Lancaster historian discusses history of parliament with Leader of the House of Commons
Dr Sophie Ambler, from the Department of History, is in conversation with the Leader of the House of Commons Jacob Rees-Mogg MP in his , which explores some of the less understood aspects of the UK’s parliamentary democracy and how our constitution delivers for voters. The second series of the podcast explores the history of parliament, beginning with its emergence in the thirteenth century.
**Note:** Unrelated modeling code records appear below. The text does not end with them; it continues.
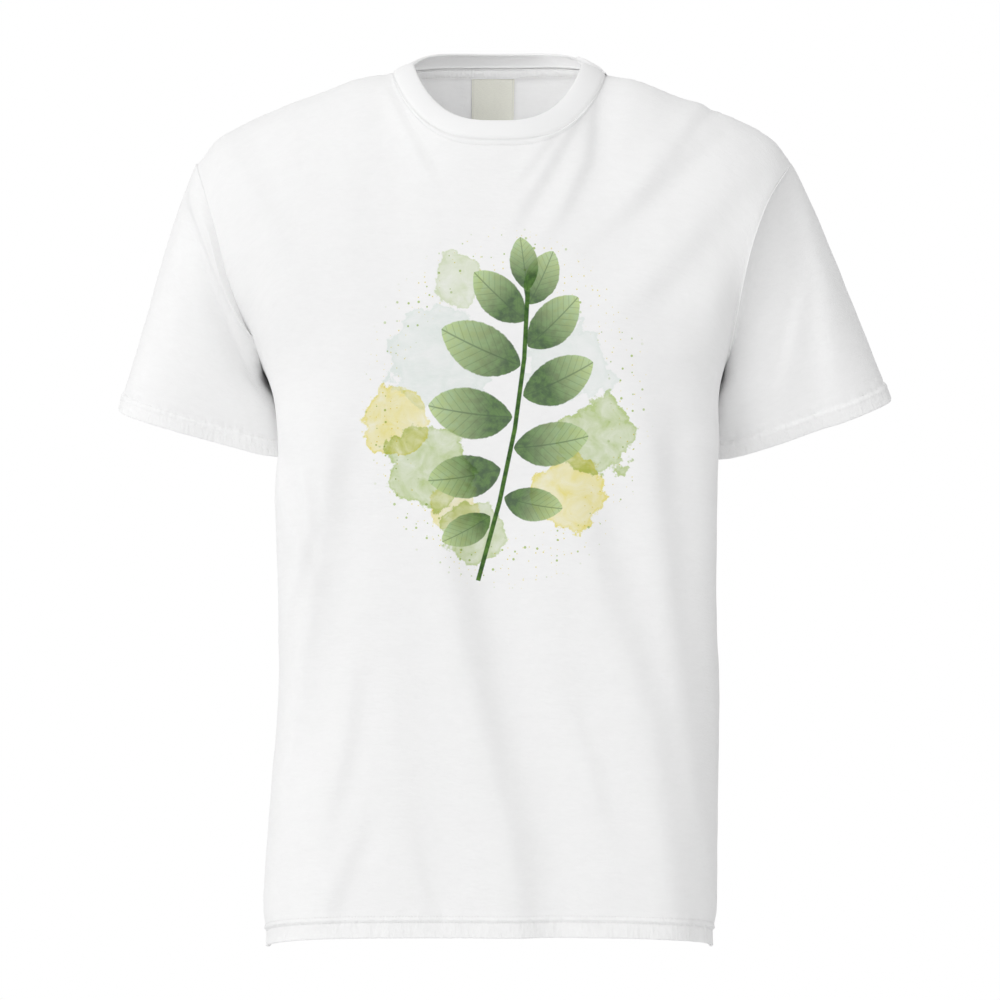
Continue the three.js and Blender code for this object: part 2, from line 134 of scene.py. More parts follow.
# Each fold: its line of (x, z), how far the cloth moves, how wide its slope is, how far it reaches.
# The cloth stands proud on the side that lies left of the line as it is walked upwards.
BROAD_FOLDS = {"front": [
    ([(-29, -423), (-12, -520), (10, -604), (25, -660), (34, -767)], 7, 13, 46),
    ([(140, -310), (147, -378), (158, -480), (168, -541), (182, -640)], 6, 11, 34),
    ([(89, -404), (110, -480), (140, -565), (153, -650), (167, -740)], 6, 14, 40),
    ([(-135, -361), (-148, -446), (-160, -530), (-172, -590)], 5, 12, 36),
    ([(216, -112), (180, -150), (140, -197)], 3.5, 12, 30),
]}
FINE_FOLDS = {"front": [
    ([(73, -570), (86, -606), (92, -630)], 2.0, 7, 20),
    ([(-117, -548), (-119, -577), (-128, -612)], 2.2, 6, 18),
    ([(-119, -680), (-134, -716)], 1.8, 6, 16),
    ([(-63, -687), (-56, -714)], 1.6, 6, 16),
    ([(-182, -353), (-176, -378), (-162, -417)], 2.2, 4, 12),
    ([(-157, -374), (-155, -404), (-168, -455), (-178, -490)], 2.0, 4, 12),
    ([(183, -39), (162, -70), (140, -100)], 2.4, 7, 20),
    ([(169, -83), (145, -107), (118, -129)], 2.2, 7, 20),
    ([(-220, -80), (-182, -146)], 1.6, 8, 24),
    ([(-88, -28), (-74, -58), (-58, -89)], 1.6, 4, 12),
    ([(66, -61), (49, -92), (34, -118)], 2.4, 4.5, 14),
    ([(46, -72), (32, -92)], 1.6, 3.5, 10),
    ([(86, -41), (81, -89), (66, -120)], 2.2, 5, 16),
]}
BROAD_FOLDS["back"] = [
    ([(-70, -330), (-88, -500), (-100, -767)], -7, 16, 50),
    ([(45, -300), (60, -480), (80, -767)], 7, 16, 50),
    ([(-170, -150), (-120, -240), (-90, -320)], 4, 14, 36),
    ([(165, -150), (120, -230), (95, -310)], -4, 14, 36),
]
FINE_FOLDS["back"] = [
    ([(-178, -350), (-165, -420), (-150, -500)], 2.4, 7, 22),
    ([(176, -340), (160, -420), (150, -520)], -2.4, 7, 22),
    ([(-20, -520), (-8, -620), (0, -700)], 2.0, 8, 24),
    ([(-120, -70), (-80, -110)], 1.8, 7, 18),
    ([(118, -70), (84, -112)], -1.8, 7, 18),
]
SLEEVE_FOLDS = {
    "left": [
        ([(-252, -152), (-238, -192), (-220, -232), (-201, -268)], 8.5, 4.5, 18),
        ([(-265, -112), (-266, -150), (-262, -178)], 1.6, 6, 18),
        ([(-277, -150), (-279, -201)], 1.4, 6, 18),
    ],
    "right": [
        ([(259, -103), (277, -185), (279, -218), (286, -291)], 3.0, 7, 24),
        ([(259, -213), (250, -251)], 2.0, 5, 16),
        ([(257, -89), (250, -103), (244, -117)], 1.6, 4, 10),
    ],
}
FOLD_RUN_OUT = 45
# Small seeded waves between the folds: height, length across and up, how many are summed.
BODY_WAVES = [(0.8, 75, 260, 7), (0.22, 24, 40, 9)]
SLEEVE_WAVES = [(0.9, 62.83, 200, 3), (0.22, 25.13, 40, 9)]
PANEL_SEED = {"front": 11, "back": 12}
SLEEVE_SEED = {"left": 51, "right": 61}
SIDE_SEAM_SEED, TOP_SEAM_SEED, TAPE_SEED, LABEL_SEED = 41, 42, 71, 72
YOKE_FLAT_Z = -60
YOKE_FADE = 60
SEAM_TUCK = 0.1
SEAM_LAP = 0.4
SEAM_EDGE = 1.6
# Where the panels are evened out below the armholes: reach up and down, from and over what share
# of the half width, how often.
UNDERARM_EVENING = {"reach": 40, "from": 0.3, "over": 0.2, "passes": 110}
# The rolled ridge of a sewn hem: height, width, how far above the lower stitches, how lumpy.
HEM_RIDGE = {"height": 1.2, "width": 2.0, "above": 2.6, "lumps": 0.6}
HEM_PUCKER = 0.5
HEM_SWAY = 0.8

# ---------------------------------------------------------------- curves and grids


def lerp(low, high, share):
    return low + (high - low) * share


def eased(share):
    """From 0 to 1 with level ends."""
    share = np.clip(share, 0, 1)
    return share * share * (3 - 2 * share)


def bell(distance, width):
    return np.exp(-((distance / width) ** 2))


def unit(directions):
    return directions / np.maximum(np.linalg.norm(directions, axis=-1, keepdims=True), TINY)


def curve_through(rows):
    """A smooth curve through rows of (position, value)."""
    table = np.array(rows, float)
    at, value = table[:, 0], table[:, 1]
    order = np.arange(len(at))
    before, after = np.maximum(order - 1, 0), np.minimum(order + 1, len(at) - 1)
    slope = (value[after] - value[before]) / (at[after] - at[before])

    def curve(position):
        i = np.searchsorted(at[1:-1], position)
        span = at[i + 1] - at[i]
        t = np.clip((position - at[i]) / span, 0, 1)
        leaving = slope[i] * span * t * (1 - t) ** 2
        arriving = slope[i + 1] * span * t * t * (1 - t)
        return lerp(value[i], value[i + 1], t * t * (3 - 2 * t)) + leaving - arriving

    return curve


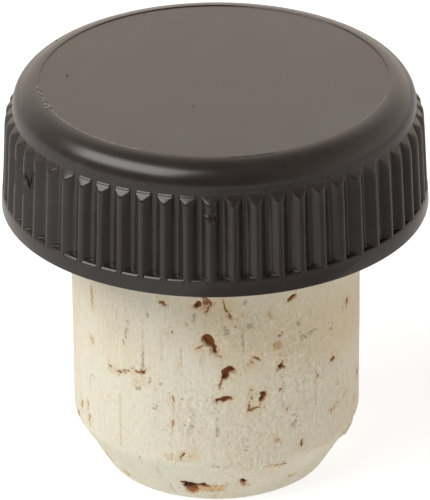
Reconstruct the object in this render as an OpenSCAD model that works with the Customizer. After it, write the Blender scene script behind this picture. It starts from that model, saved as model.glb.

Dr Ambler, lecturer in Later Medieval History and Deputy Director of the Centre for War and Diplomacy, puts the 1297 ‘Statute Concerning Tallage’ into its thirteenth century context – reflecting on it as the culmination of a story that began in 1215 with the much more widely known Magna Carta and continued with the drama of Simon de Montfort’s brutal rise and fall.
Dr Ambler is a leading authority on Simon de Montfort having published a highly acclaimed book, The Song of Simon de Montfort: England's First Revolutionary and the Death of Chivalry (Picador and OUP, 2019). In the podcast, Jacob Rees-Mogg MP remarked that he would 'strongly recommend' this 'excellent biography' of Simon de Montfort, and that he had 'listened to it over Christmas as an audio book and learned an enormous amount from it.'
The ‘Why Parliament Works’ podcast is produced by the Cabinet Office with the objective of championing the importance of Parliament in the UK’s constitution.